Его догоняли трое. Машина – вишневая девятка – осталась возле гаражей. Надо же, резвые: не поленились вылезти, чтобы со стариком пообщаться.
– Дай, – сказал один.
И протянул пухлую руку. Взгляд был пустой, ухмылка – наглая. Головошея и прочее тулово – округлое, как у пингвина. Ильич читал его биографию, как по нотам.
…Увидел зимнее утро. Как крепкого краснощекого школьника тащит в школу бабушка, груженная портфелем, мешком со сменкой и лыжами для физкультуры. Семенит юрким буксиром, тянет баржу, а баржа, то есть любимый внучек, басовито ревет, огрызаясь, и толстые щеки горят, как снегириная грудь. Оскальзывается в валенках с калошами, тормозит у ледяных луж. Бабушка ждет: пусть порезвится маленький. А в школе, размотав с внучоночка шарф, снявши с него заячью ушанку и теплую, добытую по блату дубленку, проводит кровинушку до гардероба и долго будет махать ему вслед.
В школе он будет огребать поджопники по крепкой заднице, позже пыхтеть, давя массой и зажимая обидчика в угол. Еще позже – зажимать в углу тихих девочек, тех, кто не может дать сдачи, и чувствовать себя невозможно крутым.
Звать его будут «жиртрест», «мясо» и «красный». Он научится ставить подножки, выворачивать чужие портфели и орать на училок басом: «А че сразу я?!».
Школа выпустит его с троечным аттестатом и перекрестится.
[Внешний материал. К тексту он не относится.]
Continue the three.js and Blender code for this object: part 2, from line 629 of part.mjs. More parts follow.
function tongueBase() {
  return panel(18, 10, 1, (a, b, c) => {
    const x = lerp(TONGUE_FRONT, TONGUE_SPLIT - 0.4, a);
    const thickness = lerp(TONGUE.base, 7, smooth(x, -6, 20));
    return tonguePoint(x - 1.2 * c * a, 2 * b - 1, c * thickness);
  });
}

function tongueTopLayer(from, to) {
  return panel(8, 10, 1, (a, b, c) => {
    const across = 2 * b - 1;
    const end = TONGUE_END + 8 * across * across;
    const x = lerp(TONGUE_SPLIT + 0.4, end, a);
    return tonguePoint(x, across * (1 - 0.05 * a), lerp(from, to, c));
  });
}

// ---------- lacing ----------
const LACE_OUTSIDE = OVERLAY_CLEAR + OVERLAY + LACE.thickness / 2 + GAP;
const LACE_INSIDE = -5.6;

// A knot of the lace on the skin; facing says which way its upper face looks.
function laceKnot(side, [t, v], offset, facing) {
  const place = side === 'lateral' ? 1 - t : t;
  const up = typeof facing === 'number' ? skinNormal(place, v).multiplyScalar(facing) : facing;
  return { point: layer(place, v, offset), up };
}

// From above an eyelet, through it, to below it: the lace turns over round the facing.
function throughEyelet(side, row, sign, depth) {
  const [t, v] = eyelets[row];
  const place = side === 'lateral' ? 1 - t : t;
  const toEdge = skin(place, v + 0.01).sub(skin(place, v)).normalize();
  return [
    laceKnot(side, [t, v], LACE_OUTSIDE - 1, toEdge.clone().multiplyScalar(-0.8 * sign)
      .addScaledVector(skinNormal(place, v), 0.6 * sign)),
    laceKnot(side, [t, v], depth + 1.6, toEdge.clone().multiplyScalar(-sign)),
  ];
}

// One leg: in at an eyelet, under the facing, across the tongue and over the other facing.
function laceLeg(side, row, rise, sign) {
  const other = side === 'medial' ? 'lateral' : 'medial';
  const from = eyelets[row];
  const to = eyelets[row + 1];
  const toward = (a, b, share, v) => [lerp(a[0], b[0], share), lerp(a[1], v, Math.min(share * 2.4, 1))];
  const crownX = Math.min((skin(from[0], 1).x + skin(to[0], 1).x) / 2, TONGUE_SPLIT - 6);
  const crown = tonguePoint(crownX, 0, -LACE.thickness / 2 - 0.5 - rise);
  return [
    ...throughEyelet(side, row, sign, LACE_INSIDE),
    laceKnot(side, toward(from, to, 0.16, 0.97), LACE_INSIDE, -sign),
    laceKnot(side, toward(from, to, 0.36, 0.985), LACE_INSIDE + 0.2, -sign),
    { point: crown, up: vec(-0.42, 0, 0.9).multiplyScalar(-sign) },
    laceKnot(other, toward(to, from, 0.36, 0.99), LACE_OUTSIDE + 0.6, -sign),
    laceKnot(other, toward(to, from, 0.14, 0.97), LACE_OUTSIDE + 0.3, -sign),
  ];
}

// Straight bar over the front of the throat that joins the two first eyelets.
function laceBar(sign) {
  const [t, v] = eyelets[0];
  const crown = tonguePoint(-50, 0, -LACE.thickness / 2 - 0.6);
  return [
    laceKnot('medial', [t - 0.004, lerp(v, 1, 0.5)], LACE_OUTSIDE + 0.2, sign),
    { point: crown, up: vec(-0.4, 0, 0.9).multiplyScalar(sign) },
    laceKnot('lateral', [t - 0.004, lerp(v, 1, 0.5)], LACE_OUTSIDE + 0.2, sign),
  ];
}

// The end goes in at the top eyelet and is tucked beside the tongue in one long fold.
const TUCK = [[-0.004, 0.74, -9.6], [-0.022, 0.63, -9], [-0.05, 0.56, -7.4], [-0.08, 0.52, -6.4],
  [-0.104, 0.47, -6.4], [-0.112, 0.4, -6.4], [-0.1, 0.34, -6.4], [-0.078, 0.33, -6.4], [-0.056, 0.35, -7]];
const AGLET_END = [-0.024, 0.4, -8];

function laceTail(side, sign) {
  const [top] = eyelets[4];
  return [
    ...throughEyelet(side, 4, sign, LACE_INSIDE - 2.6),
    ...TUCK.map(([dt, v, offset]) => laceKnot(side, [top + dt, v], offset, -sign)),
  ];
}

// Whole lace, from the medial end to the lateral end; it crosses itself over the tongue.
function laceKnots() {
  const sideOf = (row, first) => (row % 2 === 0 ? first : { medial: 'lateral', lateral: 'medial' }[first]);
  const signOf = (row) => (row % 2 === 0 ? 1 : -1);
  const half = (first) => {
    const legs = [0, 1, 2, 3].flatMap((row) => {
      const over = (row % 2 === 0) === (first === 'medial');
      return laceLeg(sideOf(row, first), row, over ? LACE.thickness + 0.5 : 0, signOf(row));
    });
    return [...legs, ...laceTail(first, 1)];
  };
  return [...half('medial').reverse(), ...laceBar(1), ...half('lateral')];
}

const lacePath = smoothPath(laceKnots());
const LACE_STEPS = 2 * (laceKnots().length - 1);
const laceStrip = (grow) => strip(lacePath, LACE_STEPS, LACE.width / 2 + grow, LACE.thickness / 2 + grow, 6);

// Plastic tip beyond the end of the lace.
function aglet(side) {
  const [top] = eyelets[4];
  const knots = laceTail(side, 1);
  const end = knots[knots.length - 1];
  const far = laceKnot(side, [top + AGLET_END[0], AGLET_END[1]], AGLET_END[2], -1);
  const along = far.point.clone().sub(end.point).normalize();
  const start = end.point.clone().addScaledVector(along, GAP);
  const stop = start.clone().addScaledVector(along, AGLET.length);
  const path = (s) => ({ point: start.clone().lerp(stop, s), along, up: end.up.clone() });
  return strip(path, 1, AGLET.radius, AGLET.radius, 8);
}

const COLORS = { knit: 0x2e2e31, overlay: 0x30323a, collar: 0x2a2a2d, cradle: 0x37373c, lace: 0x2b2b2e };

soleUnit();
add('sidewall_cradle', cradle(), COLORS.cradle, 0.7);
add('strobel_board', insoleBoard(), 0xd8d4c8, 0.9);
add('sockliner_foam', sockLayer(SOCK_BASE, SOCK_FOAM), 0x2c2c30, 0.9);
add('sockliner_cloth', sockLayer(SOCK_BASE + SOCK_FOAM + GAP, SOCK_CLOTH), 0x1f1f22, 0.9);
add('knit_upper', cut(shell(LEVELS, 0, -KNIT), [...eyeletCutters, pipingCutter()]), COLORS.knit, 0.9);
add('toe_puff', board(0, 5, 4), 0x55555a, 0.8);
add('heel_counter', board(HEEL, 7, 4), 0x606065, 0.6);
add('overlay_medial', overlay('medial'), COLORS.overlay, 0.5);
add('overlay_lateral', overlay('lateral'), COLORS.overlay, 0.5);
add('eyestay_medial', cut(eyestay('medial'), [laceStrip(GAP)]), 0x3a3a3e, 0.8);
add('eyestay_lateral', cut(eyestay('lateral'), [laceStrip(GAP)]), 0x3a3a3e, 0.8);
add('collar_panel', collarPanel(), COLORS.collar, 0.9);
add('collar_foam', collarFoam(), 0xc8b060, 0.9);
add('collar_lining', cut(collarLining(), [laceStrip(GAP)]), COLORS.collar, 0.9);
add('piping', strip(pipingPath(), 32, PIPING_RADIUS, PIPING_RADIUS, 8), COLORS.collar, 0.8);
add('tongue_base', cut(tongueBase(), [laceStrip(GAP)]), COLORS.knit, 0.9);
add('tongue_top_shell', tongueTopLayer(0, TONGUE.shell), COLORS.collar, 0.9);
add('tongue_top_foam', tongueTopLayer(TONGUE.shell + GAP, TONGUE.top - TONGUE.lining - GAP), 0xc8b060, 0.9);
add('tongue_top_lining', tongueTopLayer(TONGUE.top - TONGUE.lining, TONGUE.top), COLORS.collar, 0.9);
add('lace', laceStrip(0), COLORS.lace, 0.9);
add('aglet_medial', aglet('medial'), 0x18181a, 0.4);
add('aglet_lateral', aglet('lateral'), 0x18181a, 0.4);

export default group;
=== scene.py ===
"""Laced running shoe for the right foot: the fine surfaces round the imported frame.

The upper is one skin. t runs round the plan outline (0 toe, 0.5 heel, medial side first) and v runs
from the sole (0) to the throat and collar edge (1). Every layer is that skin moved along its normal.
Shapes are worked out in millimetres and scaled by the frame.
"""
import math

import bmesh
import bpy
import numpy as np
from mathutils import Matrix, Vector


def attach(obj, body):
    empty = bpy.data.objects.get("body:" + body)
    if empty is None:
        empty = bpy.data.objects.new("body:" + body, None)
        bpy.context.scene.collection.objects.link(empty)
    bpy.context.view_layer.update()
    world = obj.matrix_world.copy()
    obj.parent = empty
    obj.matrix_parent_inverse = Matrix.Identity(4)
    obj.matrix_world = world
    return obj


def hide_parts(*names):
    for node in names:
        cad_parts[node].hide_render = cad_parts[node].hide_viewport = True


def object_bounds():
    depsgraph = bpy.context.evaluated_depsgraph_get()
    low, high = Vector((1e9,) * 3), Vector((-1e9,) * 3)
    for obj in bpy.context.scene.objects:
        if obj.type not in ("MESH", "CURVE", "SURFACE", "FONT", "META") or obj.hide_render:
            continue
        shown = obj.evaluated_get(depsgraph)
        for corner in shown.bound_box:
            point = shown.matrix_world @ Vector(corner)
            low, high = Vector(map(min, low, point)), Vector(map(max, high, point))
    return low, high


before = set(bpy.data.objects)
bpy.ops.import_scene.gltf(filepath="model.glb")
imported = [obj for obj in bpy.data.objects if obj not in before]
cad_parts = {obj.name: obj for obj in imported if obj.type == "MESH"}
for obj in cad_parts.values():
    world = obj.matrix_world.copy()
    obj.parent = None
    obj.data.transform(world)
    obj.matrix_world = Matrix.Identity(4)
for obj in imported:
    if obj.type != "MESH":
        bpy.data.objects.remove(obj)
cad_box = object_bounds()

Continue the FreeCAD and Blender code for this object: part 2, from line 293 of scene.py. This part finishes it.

А он выйдет в большой и прекрасный мир и получится… это.
– Дай, – повторило это, окатив Ильича пивным духом.
Дело было швах. И численный перевес на чужой стороне: за краснорожим маячили двое.
В коробке не было ничего ценного. Но то была его, Ильича, коробка. И он тащил ее от самого дома.
В третий раз говорить не стали – пихнули в лоб пятерней, и Ильич повалился на спину. Коробка прикрыла его, как прижизненное надгробие.
– Вот жук навозный, – заржал жирный. – Сам лежит, а коробку не отпускает. Давай-ка, дедуля, посмотрим, что у тебя…
– Сссуки, – прошипел Ильич, – совести нету!..
– Еще лается, – сказал второй и пнул его в бок.
Коробка, подхваченная толстым, взлетела наверх.
Ильич, скрючившись, перекатился на бок.
В рот набился песок, «ухо» – слуховой аппарат – захрипело и отключилось.
– Ну-ка, что там дед тащит?..
Толстый вытащил нож и взрезал картонное брюхо, наплевав на веревки, которые можно было аккуратно развязать.
Даже не подумали убежать: поверженный пенсионер не представлял угрозы.
Троица заинтересованно нагнулась над коробкой.
И тут…
Краснорожий схватился за голову. Морда сделалась совсем багровой, как будто вот-вот лопнет. Второй свалился на колени, а третий согнулся пополам – его вырвало.